The exercise: Starting at the line with "Write the OpenSCAD" in it, reproduce each line below through the last one, exactly, and include nothing else.

Records provided:
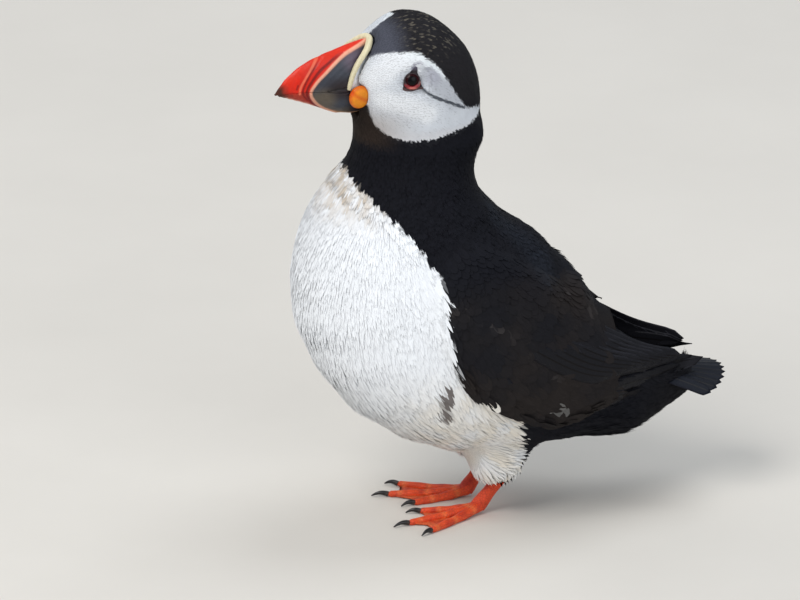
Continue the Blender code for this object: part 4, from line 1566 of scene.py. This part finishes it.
def make_eye(name, sign, finish):
    """The ball of the eye, with a fine grid so that the iris and pupil are crisp."""
    rows, around = 48, 56
    out, back, up = ball_grid(rows, around, 0.01).T
    radius = EYE_RADIUS - BALL_SLACK
    slim = np.minimum(1, BALL_REACH / np.maximum(np.hypot(back, up) * radius, 0.01))
    points = eye_spot(back * slim * radius, up * slim * radius, out * radius - EYE_SINK, sign)
    thing = piece_of(name, points, loft_faces(rows, around), finish)
    reach = np.hypot(back, up - 0.08)
    streak = 1 + 0.25 * np.sin(np.arctan2(up, back) * 23) * ease(PUPIL_REACH, IRIS_REACH, reach)
    colour = np.tile(IRIS_MAROON, (len(points), 1)) * streak[:, None]
    colour = blend(colour, PUPIL_BLACK, ease(PUPIL_REACH + 0.03, PUPIL_REACH - 0.03, reach))
    colour = blend(colour, EYE_RIM, ease(IRIS_REACH - 0.04, IRIS_REACH + 0.04, reach) + (out < 0))
    tinted(thing, np.clip(colour, 0, 1))
    return head_set(face_out(thing, MERGE_GAP))


def make_lid(name, sign, finish):
    """The fleshy ring round the eye: thin above, full and red below, with painted shadow darkening its upper
    part and a painted highlight along its bottom.
    """
    turn = np.linspace(0, ROUND, 96, endpoint=False)
    back = LID_HALF[0] * np.cos(turn)
    up = LID_HALF[1] * np.sin(turn) + LID_MIDDLE_UP
    low = ease(0.35, -0.75, np.sin(turn))
    path = eye_spot(back, up, dome(back, up) + 0.05 + 0.2 * low, sign)
    thick = (0.34 + 0.5 * low) * (1 + 0.07 * np.sin(turn * 17))
    path, thick = np.vstack([path, path[:1]]), np.append(thick, thick[0])
    points = tube_points(path, thick, thick * 1.1, 16, tilt=EYE_OUT * (sign, 1, 1))
    faces = loft_faces(len(path), 16, capped=False)
    ring = face_out(piece_of(name, points, faces, finish), MERGE_GAP)
    body = to_table(places(ring.data)) * (sign, 1, 1) - EYE_CENTRE
    height, behind = body @ EYE_UP, body @ EYE_BACK
    # A painted highlight along the bottom of the ring.
    lit = ease(2.6, 0.8, np.abs(behind - 0.1)) * ease(0.55, 0.15, np.abs(height + 3.0))
    tinted(ring, layered(
        LID_RED, len(body),
        # Painted shadow over the upper part of the ring.
        (LID_SHADOW, ease(-2.2, -0.6, height)),
        (LID_PINK, 0.85 * lit),
        (LID_PINK, 0.5 * ease(2.6, 3.8, behind) * ease(0.6, -1.0, height)),
        (PLATE_BROWN, 0.8 * ease(-3.4, -3.9, height)),
    ))
    return head_set(ring)


def skin_out(tree, back, up, sign):
    """How far out the skin stands at a place by the eye."""
    start = to_frame(pose_head(eye_spot(back, up, LOOK_FROM, sign)))
    inward = Vector(HEAD_SPIN @ (EYE_OUT * (-sign, -1, -1)))
    found = [tree.ray_cast(Vector(place), inward, LOOK_REACH)[3] for place in start]
    return LOOK_FROM - np.array([LOOK_FROM if gap is None else gap / MM for gap in found])


def make_plate(name, sign, tree, finish):
    """The dark three-cornered skin and horn that the eye sits in, hollowed round the ball."""
    edge = even([*EYE_OUTLINE, EYE_OUTLINE[0]], 110)[:-1]
    middle = np.array([0.0, LID_MIDDLE_UP])
    shares = np.concatenate([np.linspace(1.0, 0.88, 4), np.linspace(0.8, 0.04, 13)])
    points = []
    for share in shares[::sign]:
        spots = middle + (edge - middle) * share
        ball = np.hypot(spots[:, 0] / LID_HALF[0], (spots[:, 1] - LID_MIDDLE_UP) / LID_HALF[1])
        face = skin_out(tree, spots[:, 0], spots[:, 1], sign) + 0.35 - 0.6 * ease(0.9, 1.0, share)
        seat = dome(spots[:, 0], spots[:, 1]) - 1.2 * ease(1.0, 0.8, ball)
        out = face + (seat - face) * ease(1.3, 1.02, ball)
        out = np.where(ball > 1.08, np.maximum(out, face - 0.12), out)
        wrinkle = 0.05 * np.sin(spots[:, 1] * 5 + spots[:, 0] * 1.5) * ease(1.0, 0.9, share)
        points.append(eye_spot(spots[:, 0], spots[:, 1], out + wrinkle, sign))
    thing = piece_of(name, np.vstack(points), loft_faces(len(shares), len(edge)), finish)
    body = to_table(places(thing.data)) * (sign, 1, 1) - EYE_CENTRE
    height = body @ EYE_UP
    tinted(thing, layered(
        PLATE_DARK, len(body),
        (PLATE_PLUM, 0.8 * ease(3.9, 6.0, height)),
        (PLATE_BROWN, 0.9 * ease(-2.6, -3.6, height)),
        (PLATE_EDGE, 0.8 * ease(-4.2, -4.9, height)),
    ))
    return head_set(thing)


# ---------------------------------------------------------------- legs and feet

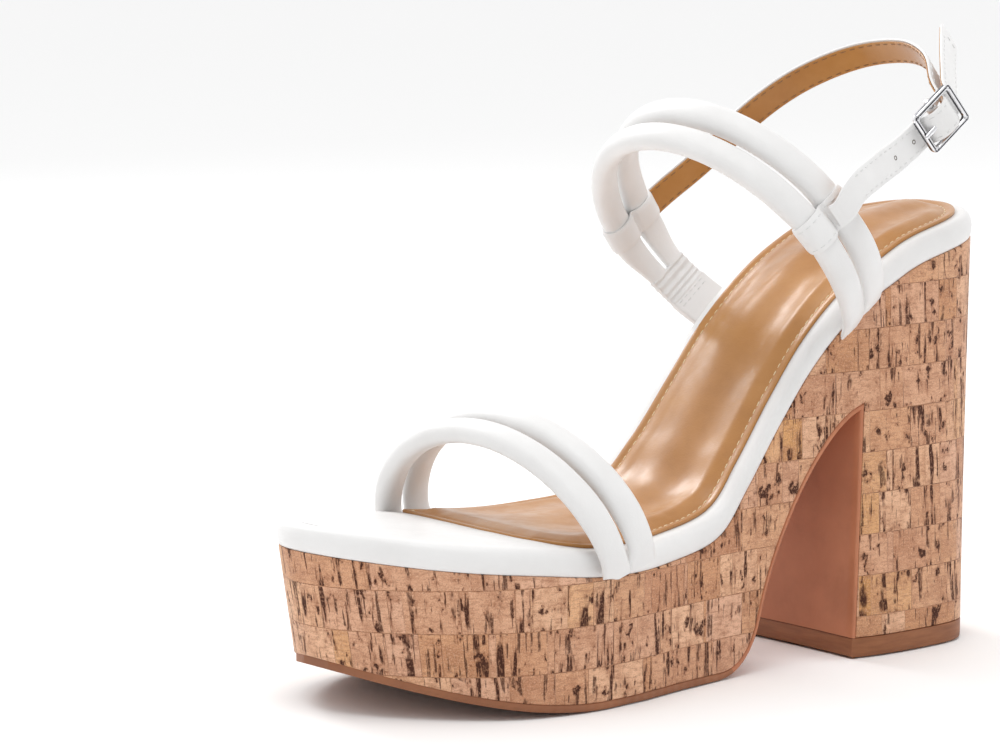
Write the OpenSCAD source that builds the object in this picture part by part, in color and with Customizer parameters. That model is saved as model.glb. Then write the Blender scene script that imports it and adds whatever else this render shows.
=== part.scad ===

Response:
Write the OpenSCAD source that builds the object in this picture part by part, in color and with Customizer parameters. That model is saved as model.glb. Then write the Blender scene script that imports it and adds whatever else this render shows.
=== part.scad ===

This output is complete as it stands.